L’expert juridique Kent McNeil de l’École de droit Osgoode Hall a qualifié cet aspect du jugement de « révolutionnaire » dans une entrevue téléphonique. « Pendant des décennies, les Premières Nations ont fait face à des fardeaux de preuve presque impossibles pour prouver leur titre. Ce jugement reconnaît comment les politiques coloniales ont délibérément créé ces défis de preuve et ajuste la norme de preuve en conséquence. »
Le jugement aborde également une question laissée sans réponse dans les décisions précédentes de la Cour suprême: si le titre autochtone inclut les droits souterrains. La juge Richardson a conclu que « le titre aborigène englobe l’intérêt bénéficiaire complet sur la terre, y compris les minéraux et autres ressources souterraines, » remettant directement en question les revendications provinciales de propriété sur ces actifs précieux.
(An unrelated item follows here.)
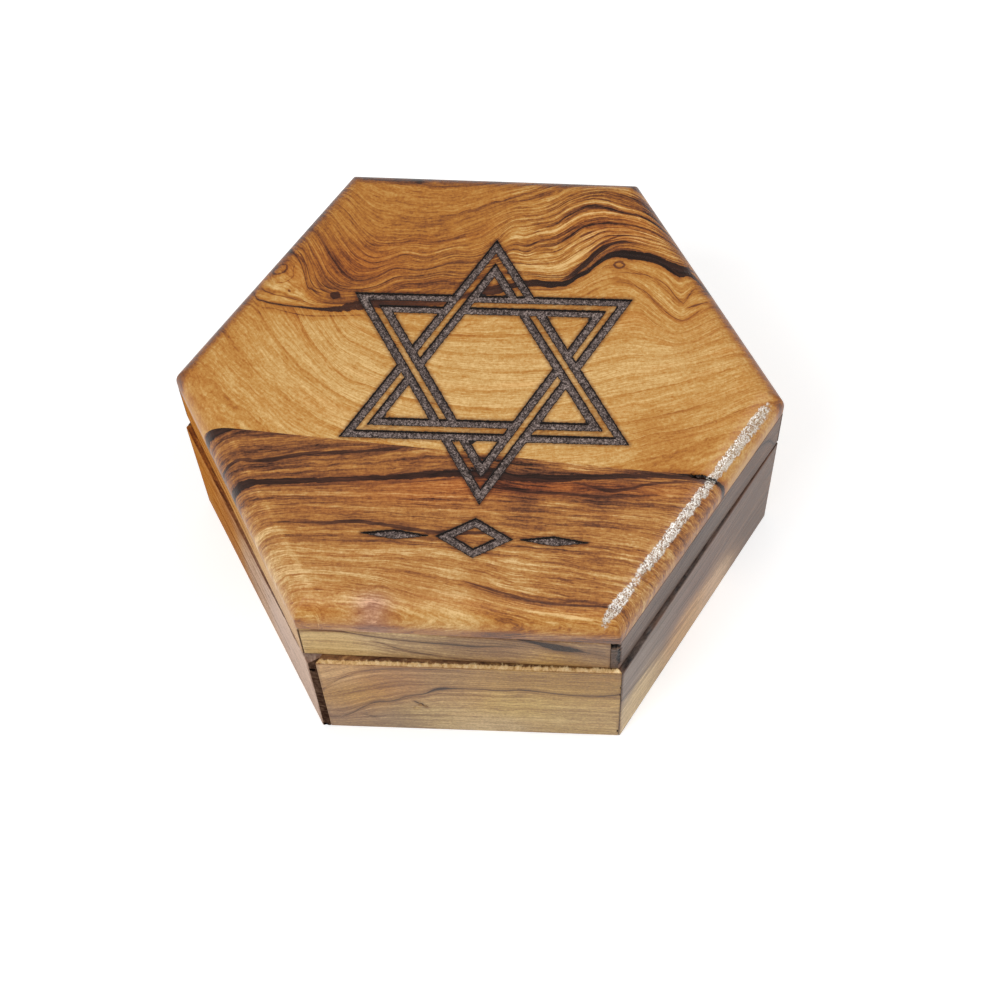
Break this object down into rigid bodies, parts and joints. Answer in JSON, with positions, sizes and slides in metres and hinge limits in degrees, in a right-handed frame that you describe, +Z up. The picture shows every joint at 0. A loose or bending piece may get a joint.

L’aînée Margaret Johnson, qui a témoigné pendant le procès de l’utilisation continue par sa famille de sites de pêche spécifiques, a exprimé des émotions mitigées après la décision. « Je suis reconnaissante de voir cela de mon vivant, mais je pense à tous ceux qui ont mené ce combat avant moi et qui n’ont pas vécu pour voir ce jour, » a-t-elle dit. « Ce n’est pas seulement une victoire juridique—c’est la reconnaissance de qui nous sommes en tant que peuple. »
La décision arrive à un moment crucial dans les efforts de réconciliation canadiens. L’année dernière, le gouvernement de la C.-B. a adopté la Loi sur la Déclaration sur les droits des peuples autochtones, créant une obligation statutaire d’aligner les lois provinciales sur les normes internationales des droits autochtones. Cette décision fournit la première interprétation judiciaire majeure de la façon dont cette législation affecte les revendications territoriales.
Alors que les représentants provinciaux et Gitxaała se préparent pour des discussions de mise en œuvre, les impacts de cette décision s’étendront probablement bien au-delà du nord de la Colombie-Britannique. Avec plus de 100 revendications territoriales globales non résolues à travers le Canada, cette décision qui fait jurisprudence pourrait remodeler le paysage juridique des droits autochtones à l’échelle nationale.